I am very happy that this operation was successful. It is a strong signal to traffickers. These operations should be continued and intensified with the involvement of our police forces. We have contributed to capacity building of the national police, which is conducting field operations in particular with Interpol. We have also signed bilateral agreements with Mali and Burkina Faso to fight against cross-border trafficking. Thanks to a strict application of the law, many traffickers have been arrested and children have been rescued and taken care of. This type of collaboration allows interventions at various levels to eradicate the phenomenon.
You’ve created a fund to provide micro-financing to women. How will empowering women help address the child labor issue in cocoa farming?
Women are key players for economic and social development of their community in Ivory Coast.

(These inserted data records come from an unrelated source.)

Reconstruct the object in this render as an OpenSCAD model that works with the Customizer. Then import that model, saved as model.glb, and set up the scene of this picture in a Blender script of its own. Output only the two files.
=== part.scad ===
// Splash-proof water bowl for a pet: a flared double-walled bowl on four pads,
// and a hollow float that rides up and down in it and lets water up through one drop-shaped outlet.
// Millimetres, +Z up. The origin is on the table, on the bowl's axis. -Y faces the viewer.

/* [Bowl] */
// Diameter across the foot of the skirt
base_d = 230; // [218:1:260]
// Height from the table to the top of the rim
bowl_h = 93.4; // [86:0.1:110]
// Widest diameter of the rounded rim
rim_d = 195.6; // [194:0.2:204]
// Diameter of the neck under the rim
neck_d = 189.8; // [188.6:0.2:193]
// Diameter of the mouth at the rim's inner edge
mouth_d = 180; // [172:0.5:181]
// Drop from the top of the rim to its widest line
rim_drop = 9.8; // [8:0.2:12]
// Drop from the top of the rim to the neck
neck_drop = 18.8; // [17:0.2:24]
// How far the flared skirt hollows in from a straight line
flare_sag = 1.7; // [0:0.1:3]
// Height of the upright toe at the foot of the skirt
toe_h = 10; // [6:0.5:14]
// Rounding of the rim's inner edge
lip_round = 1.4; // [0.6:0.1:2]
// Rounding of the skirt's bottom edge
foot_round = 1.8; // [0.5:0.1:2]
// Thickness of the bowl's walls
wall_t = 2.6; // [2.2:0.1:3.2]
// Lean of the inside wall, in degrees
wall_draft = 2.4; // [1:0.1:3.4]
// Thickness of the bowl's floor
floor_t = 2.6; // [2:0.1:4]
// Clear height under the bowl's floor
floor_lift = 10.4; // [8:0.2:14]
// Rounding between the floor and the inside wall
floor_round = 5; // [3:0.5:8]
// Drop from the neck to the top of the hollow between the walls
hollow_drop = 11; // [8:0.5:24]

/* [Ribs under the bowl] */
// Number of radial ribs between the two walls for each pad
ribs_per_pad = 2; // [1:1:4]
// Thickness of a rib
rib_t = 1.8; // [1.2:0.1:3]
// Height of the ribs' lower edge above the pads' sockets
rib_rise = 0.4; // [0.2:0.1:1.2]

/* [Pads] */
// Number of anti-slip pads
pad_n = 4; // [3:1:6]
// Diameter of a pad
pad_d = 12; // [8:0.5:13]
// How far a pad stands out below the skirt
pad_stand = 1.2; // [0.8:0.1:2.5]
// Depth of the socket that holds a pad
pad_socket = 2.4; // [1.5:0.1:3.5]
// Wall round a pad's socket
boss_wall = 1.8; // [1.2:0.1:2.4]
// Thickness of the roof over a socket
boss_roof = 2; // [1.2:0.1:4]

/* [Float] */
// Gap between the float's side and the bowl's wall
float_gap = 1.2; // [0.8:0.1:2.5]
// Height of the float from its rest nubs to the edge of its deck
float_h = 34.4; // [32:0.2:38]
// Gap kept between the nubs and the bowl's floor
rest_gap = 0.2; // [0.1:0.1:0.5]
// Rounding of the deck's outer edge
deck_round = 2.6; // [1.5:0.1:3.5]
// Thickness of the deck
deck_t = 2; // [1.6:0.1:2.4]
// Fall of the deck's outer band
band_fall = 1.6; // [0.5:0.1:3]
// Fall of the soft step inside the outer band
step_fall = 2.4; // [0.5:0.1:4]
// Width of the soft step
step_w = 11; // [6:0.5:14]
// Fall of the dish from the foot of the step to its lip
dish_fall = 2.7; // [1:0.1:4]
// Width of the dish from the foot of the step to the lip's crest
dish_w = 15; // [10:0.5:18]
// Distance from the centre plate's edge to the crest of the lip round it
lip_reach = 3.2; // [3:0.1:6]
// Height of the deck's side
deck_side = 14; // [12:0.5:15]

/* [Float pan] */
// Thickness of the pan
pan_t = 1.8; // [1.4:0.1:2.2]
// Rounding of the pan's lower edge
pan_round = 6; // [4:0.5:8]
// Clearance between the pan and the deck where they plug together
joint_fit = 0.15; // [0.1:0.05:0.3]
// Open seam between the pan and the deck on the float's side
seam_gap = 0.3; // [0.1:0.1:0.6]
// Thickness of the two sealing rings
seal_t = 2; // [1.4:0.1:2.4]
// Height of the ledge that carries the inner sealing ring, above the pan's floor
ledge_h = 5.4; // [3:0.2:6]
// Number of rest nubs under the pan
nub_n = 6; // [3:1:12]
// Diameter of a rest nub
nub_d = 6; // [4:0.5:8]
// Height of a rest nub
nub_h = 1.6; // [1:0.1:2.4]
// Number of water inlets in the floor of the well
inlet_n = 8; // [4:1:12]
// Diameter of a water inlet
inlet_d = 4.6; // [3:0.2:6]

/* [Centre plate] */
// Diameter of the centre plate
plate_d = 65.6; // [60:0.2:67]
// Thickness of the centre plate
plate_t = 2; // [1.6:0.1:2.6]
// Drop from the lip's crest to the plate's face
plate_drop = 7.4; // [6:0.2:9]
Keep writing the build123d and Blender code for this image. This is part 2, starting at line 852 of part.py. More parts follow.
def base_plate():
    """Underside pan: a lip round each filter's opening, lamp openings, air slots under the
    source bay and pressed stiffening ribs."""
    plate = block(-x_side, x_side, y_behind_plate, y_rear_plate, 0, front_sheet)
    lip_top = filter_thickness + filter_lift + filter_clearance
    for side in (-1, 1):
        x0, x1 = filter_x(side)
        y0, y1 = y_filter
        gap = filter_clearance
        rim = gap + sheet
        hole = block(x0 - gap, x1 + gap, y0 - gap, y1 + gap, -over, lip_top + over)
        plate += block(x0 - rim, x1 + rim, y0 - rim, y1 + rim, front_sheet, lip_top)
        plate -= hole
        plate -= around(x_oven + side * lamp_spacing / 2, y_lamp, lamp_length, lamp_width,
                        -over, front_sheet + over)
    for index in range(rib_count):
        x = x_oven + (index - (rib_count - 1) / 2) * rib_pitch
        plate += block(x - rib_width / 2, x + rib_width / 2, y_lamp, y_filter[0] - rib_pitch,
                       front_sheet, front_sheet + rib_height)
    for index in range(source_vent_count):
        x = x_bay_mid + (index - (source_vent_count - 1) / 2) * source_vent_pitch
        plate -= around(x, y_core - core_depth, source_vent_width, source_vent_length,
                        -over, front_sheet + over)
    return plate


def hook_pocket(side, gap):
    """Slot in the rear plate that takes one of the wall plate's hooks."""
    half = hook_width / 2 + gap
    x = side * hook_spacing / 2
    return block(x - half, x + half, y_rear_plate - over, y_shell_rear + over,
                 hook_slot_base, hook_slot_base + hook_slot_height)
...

They are essential to family stability. By granting them micro-credit, we offer them the opportunity to start an income generating activity, enabling them to help their families. Today, over 100,000 women across Ivory Coast have benefited from the Fund to Support Women of Côte d’Ivoire (FAFCI). This project initiated in 2012, allowed these women to become autonomous, and in many cases, to enroll their children in school. Indirectly, it contributes to fight child labor with efficacy.